• **Objective**
Scan the lines below for the string "rigid" and copy every one that has it.

• **Dataset content**
----------

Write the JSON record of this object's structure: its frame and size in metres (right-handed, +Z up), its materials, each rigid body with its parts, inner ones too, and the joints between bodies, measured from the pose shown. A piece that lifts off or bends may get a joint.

----------

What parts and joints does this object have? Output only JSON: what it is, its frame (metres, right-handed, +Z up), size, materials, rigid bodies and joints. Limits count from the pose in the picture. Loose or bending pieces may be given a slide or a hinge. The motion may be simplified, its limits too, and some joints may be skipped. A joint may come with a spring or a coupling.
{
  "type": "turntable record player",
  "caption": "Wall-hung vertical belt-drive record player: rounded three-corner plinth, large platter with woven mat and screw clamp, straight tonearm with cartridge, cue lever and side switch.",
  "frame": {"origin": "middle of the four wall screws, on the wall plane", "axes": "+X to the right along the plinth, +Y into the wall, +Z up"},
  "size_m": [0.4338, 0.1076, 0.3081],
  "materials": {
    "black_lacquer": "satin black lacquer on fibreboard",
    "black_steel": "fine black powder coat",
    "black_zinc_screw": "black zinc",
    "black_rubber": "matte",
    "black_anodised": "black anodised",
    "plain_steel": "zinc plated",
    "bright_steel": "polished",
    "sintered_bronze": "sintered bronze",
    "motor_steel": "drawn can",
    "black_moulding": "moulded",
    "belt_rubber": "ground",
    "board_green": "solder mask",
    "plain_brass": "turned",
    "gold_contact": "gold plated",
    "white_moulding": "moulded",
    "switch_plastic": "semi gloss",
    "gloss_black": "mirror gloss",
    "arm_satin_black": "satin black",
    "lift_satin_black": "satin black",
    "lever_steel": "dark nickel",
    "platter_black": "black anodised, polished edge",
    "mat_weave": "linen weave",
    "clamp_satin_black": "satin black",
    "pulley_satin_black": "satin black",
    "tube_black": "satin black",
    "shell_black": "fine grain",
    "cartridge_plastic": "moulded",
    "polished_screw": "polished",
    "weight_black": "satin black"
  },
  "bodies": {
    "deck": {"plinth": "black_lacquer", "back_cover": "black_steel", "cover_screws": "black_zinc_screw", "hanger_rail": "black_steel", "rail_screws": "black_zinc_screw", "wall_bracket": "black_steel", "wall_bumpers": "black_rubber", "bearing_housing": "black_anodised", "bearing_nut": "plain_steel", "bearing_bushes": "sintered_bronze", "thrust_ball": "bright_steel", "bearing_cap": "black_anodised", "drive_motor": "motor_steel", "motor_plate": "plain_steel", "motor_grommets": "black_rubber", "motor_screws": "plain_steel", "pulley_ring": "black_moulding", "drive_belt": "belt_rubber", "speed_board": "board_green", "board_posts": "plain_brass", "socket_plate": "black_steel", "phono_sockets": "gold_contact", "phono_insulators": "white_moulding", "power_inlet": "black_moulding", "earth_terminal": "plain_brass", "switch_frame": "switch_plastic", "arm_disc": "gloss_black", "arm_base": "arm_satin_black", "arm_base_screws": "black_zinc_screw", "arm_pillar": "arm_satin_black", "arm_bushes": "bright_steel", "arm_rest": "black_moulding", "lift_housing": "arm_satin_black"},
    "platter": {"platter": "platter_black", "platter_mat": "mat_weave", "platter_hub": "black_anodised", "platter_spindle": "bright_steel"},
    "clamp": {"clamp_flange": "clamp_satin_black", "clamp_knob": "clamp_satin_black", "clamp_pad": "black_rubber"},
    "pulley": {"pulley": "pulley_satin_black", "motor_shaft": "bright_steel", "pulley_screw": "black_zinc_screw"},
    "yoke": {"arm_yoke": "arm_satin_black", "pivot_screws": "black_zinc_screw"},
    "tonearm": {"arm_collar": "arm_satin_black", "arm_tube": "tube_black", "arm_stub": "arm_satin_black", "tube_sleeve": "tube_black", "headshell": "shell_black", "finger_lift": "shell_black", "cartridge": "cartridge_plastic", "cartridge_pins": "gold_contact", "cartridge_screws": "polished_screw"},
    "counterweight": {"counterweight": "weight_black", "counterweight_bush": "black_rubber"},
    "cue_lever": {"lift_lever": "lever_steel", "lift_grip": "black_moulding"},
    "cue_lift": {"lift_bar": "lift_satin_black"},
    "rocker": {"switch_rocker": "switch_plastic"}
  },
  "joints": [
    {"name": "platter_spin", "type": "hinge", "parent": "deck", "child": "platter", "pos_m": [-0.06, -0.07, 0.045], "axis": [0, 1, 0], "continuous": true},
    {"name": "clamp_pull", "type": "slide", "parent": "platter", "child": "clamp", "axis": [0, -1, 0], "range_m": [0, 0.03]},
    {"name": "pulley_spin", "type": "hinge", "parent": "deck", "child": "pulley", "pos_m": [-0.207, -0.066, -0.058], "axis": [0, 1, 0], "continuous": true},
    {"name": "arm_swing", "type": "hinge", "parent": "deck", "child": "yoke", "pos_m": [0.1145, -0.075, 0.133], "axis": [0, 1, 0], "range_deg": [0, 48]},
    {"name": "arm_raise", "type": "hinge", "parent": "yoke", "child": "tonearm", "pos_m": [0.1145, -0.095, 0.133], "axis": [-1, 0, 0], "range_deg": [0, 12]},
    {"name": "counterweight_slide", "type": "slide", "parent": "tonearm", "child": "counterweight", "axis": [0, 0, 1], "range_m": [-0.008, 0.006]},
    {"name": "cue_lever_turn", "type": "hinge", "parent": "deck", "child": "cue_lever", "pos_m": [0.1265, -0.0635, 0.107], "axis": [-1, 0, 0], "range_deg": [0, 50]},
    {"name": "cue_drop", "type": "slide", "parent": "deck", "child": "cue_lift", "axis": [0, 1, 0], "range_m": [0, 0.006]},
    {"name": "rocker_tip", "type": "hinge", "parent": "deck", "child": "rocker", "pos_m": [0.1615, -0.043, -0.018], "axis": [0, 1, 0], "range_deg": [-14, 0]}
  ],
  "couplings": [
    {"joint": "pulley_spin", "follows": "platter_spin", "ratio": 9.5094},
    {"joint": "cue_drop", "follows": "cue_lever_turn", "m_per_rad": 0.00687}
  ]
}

----------

• **Complete output**
Write the JSON record of this object's structure: its frame and size in metres (right-handed, +Z up), its materials, each rigid body with its parts, inner ones too, and the joints between bodies, measured from the pose shown. A piece that lifts off or bends may get a joint.
What parts and joints does this object have? Output only JSON: what it is, its frame (metres, right-handed, +Z up), size, materials, rigid bodies and joints. Limits count from the pose in the picture. Loose or bending pieces may be given a slide or a hinge. The motion may be simplified, its limits too, and some joints may be skipped. A joint may come with a spring or a coupling.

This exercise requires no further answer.